[REQUEST] Copy, without any alteration, the lines from the one that includes "way in (-1, 1)])" up to and including the one that includes "obj.data.transform(obj.matrix_world)".

--- ENTRIES PROVIDED ---

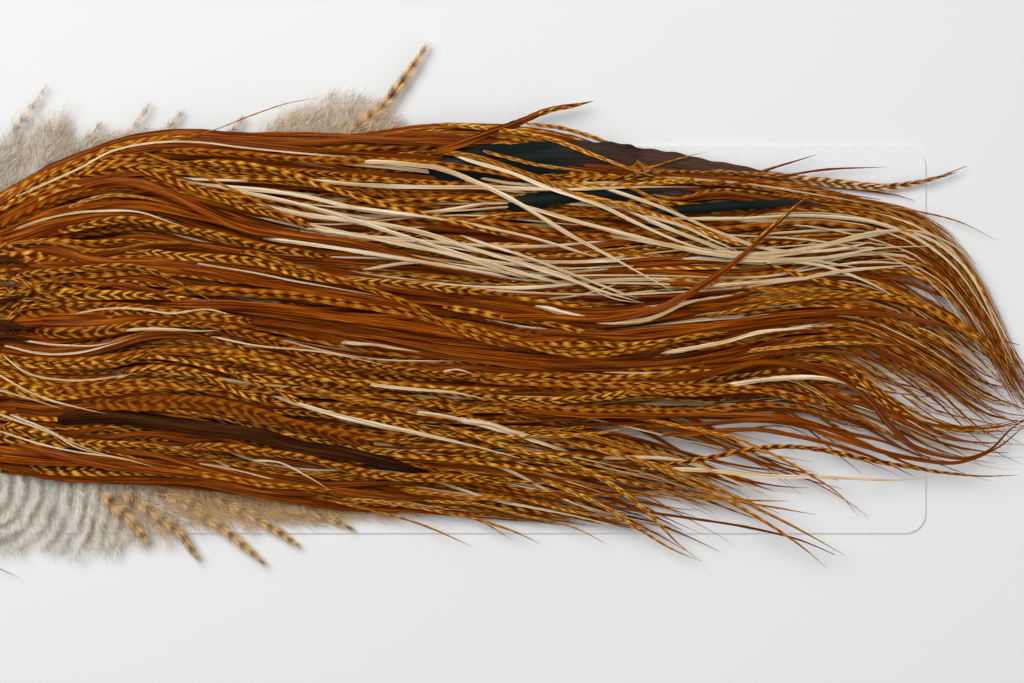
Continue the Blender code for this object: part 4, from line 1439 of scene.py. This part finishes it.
@dataclass
class LongHackles:
    """The long saddle hackles that flow over the card, strewn along the lie of the pelt."""

    lie: Lie
    rings: int = 56
    samples: int = 260
    seed: int = 5
    first_root: float = -265.0
    last_root: float = 55.0
    short_share: float = 0.46
    gathered_from: float = 640.0

    def parted(self, columns: np.ndarray, heights: np.ndarray) -> np.ndarray:
        """Moves hackles aside where the card shows between them.

        Args:
            columns: picture x of each hackle's samples.
            heights: picture y of each hackle's samples.

        Returns:
            The moved picture y.
        """
        moved = heights.copy()
        for x, y, half_length, half_height in OPENINGS:
            passing = np.array([np.interp(x, line, height) for line, height in zip(columns, heights)])
            away = passing - y
            push = np.sign(away) * half_height * np.exp(-np.abs(away) / (2.4 * half_height))
            moved += push[:, None] * np.exp(-(((columns - x) / half_length) ** 2))
        return moved

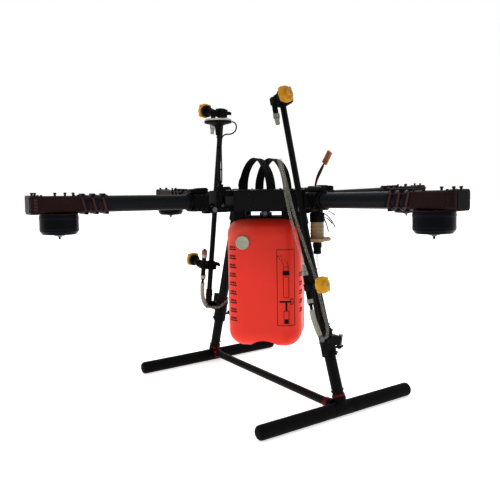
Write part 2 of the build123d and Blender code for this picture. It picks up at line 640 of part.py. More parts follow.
def main():
    """Write every node."""
    os.makedirs("parts", exist_ok=True)
    save("hub_lower_plate", lower_plate())
    save("hub_upper_plate", upper_plate())
    save("hub_side_panels", *side_panels())
    save("flight_controller", rounded_block((-35, -25, PANEL_LOW + 10), (35, 25, PANEL_LOW + 28), 4))
    save("power_board", block((-50, -45, PANEL_LOW), (50, 45, PANEL_LOW + 8)))
    save("arm_root_brackets", *[turned(i, root_bracket()) for i in range(4)])
    save("fold_pins", *[turned(i, fold_pin()) for i in range(4)])
    save("hub_screws", *plate_screws())
    for index, name in enumerate(ARM_NAMES):
        save(f"arm_tube_{name}", turned(index, raised(arm_tube())))
        save(f"arm_knuckle_{name}", *[turned(index, raised(p)) for p in knuckle()])
        save(f"motor_mount_{name}", *[turned(index, raised(p)) for p in motor_mount()])
        save(f"motor_stator_{name}", turned(index, raised(stator())))
        save(f"motor_rotor_{name}", turned(index, raised(motor_rotor())))
    for name, side in SIDES.items():
        save(f"boom_tube_{name}", *boom_tube(side))
        (low_up, low_reach), (high_up, high_reach) = NOZZLES[name]
        low_body = nozzle_body(side, low_up, low_reach, -TEE_REACH, TEE_REACH)
        high_body = nozzle_body(side, high_up, high_reach, UPPER_TEE_LOW, 10)
        barbs = [barb(side, low_up - TEE_REACH, -1), barb(side, low_up + TEE_REACH, 1)]
        barbs.append(barb(side, high_up + UPPER_TEE_LOW, -1))
        save(f"nozzle_bodies_{name}", low_body, high_body, *barbs)
        save(f"nozzle_caps_{name}", nozzle_cap(side, low_up, low_reach), nozzle_cap(side, high_up, high_reach))
    save("legs", *[leg(s) for s in SIDES.values()])
    save("skid_tubes", *[skid_tube(s) for s in SIDES.values()])
    save("leg_sockets", *[leg_socket(s) for s in SIDES.values()])
    save("leg_tees", *[leg_tee(s) for s in SIDES.values()])
    save("skid_foam", *[foam_sleeve(s, way) for s in SIDES.values() for way in (-1, 1)])
    save("crossbar", crossbar())
    save("clamp_collars", *[c for s in SIDES.values() for c in red_collars(s)])
    save("boom_brackets", *[boom_bracket(s) for s in SIDES.values()])
    save("boom_bolts", *[wing_bolt(s) for s in SIDES.values()])
    save("tank", tank())
    save("tank_cap", tank_cap())
    save("tank_neck", tank_neck())
    save("tank_hangers", *tank_hangers())
    save("pump", *pump())
    save("battery_straps", strap_loop(-STRAP_Y), strap_loop(STRAP_Y))
    save("gps_base", *gps_base())
    save("gps_mast", gps_mast())
    save("gps_puck", *gps_puck())
    save("gps_cable", cord(GPS_CABLE, 3.5))
    save("boom_hose_left", cord(LEFT_BOOM_HOSE, HOSE_DIA))
    save("feed_hose", cord(FEED_HOSE, HOSE_DIA))
    save("long_hose_right", cord(RIGHT_LONG_HOSE, HOSE_DIA))
    save("short_hose_right", cord(RIGHT_SHORT_HOSE, HOSE_DIA))
    save("battery_lead_red", cord(RED_LEAD, LEAD_DIA))
    save("battery_lead_black", cord(BLACK_LEAD, LEAD_DIA))
    plug = Plane(origin=(141.2, 103.8, 654.6), z_dir=(0.6, 0, 0.8))
    save("battery_connector", plug * extrude(RectangleRounded(17, 9, 2), 38))


main()
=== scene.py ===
"""Looks of a folding spray drone: finishes for its carried-over frame parts, and the pieces that are
moulded, woven, foamed, cast or flexible, built here in full."""
import json
import math

import bmesh
import bpy
from mathutils import Matrix, Vector


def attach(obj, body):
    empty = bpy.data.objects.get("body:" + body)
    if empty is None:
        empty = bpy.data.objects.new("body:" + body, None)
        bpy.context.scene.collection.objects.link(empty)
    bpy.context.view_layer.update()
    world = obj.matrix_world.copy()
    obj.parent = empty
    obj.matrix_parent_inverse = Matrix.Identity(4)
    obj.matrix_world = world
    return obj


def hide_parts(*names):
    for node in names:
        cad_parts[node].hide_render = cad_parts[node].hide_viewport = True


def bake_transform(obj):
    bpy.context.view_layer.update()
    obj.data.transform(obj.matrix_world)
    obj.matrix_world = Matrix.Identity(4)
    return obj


bl_info = {
    "name": "Spray Drone",
    "version": (1, 0, 0),
    "blender": (4, 5, 0),
    "location": "3D View > Sidebar > Spray Drone",
    "description": "Builds the looks of a folding spray drone round its frame",
    "category": "Object",
}

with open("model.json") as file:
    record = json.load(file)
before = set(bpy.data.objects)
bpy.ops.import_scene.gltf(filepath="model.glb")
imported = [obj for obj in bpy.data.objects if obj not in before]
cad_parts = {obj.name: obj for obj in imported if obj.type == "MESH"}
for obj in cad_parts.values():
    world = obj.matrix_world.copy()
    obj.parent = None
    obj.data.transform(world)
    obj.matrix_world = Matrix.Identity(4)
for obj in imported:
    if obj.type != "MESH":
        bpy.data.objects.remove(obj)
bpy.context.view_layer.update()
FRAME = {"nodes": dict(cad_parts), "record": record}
NODES = FRAME["nodes"]
MM = 0.001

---

[EXPECTED ANSWER]
    save("skid_foam", *[foam_sleeve(s, way) for s in SIDES.values() for way in (-1, 1)])
    save("crossbar", crossbar())
    save("clamp_collars", *[c for s in SIDES.values() for c in red_collars(s)])
    save("boom_brackets", *[boom_bracket(s) for s in SIDES.values()])
    save("boom_bolts", *[wing_bolt(s) for s in SIDES.values()])
    save("tank", tank())
    save("tank_cap", tank_cap())
    save("tank_neck", tank_neck())
    save("tank_hangers", *tank_hangers())
    save("pump", *pump())
    save("battery_straps", strap_loop(-STRAP_Y), strap_loop(STRAP_Y))
    save("gps_base", *gps_base())
    save("gps_mast", gps_mast())
    save("gps_puck", *gps_puck())
    save("gps_cable", cord(GPS_CABLE, 3.5))
    save("boom_hose_left", cord(LEFT_BOOM_HOSE, HOSE_DIA))
    save("feed_hose", cord(FEED_HOSE, HOSE_DIA))
    save("long_hose_right", cord(RIGHT_LONG_HOSE, HOSE_DIA))
    save("short_hose_right", cord(RIGHT_SHORT_HOSE, HOSE_DIA))
    save("battery_lead_red", cord(RED_LEAD, LEAD_DIA))
    save("battery_lead_black", cord(BLACK_LEAD, LEAD_DIA))
    plug = Plane(origin=(141.2, 103.8, 654.6), z_dir=(0.6, 0, 0.8))
    save("battery_connector", plug * extrude(RectangleRounded(17, 9, 2), 38))


main()
=== scene.py ===
"""Looks of a folding spray drone: finishes for its carried-over frame parts, and the pieces that are
moulded, woven, foamed, cast or flexible, built here in full."""
import json
import math

import bmesh
import bpy
from mathutils import Matrix, Vector


def attach(obj, body):
    empty = bpy.data.objects.get("body:" + body)
    if empty is None:
        empty = bpy.data.objects.new("body:" + body, None)
        bpy.context.scene.collection.objects.link(empty)
    bpy.context.view_layer.update()
    world = obj.matrix_world.copy()
    obj.parent = empty
    obj.matrix_parent_inverse = Matrix.Identity(4)
    obj.matrix_world = world
    return obj


def hide_parts(*names):
    for node in names:
        cad_parts[node].hide_render = cad_parts[node].hide_viewport = True


def bake_transform(obj):
    bpy.context.view_layer.update()
    obj.data.transform(obj.matrix_world)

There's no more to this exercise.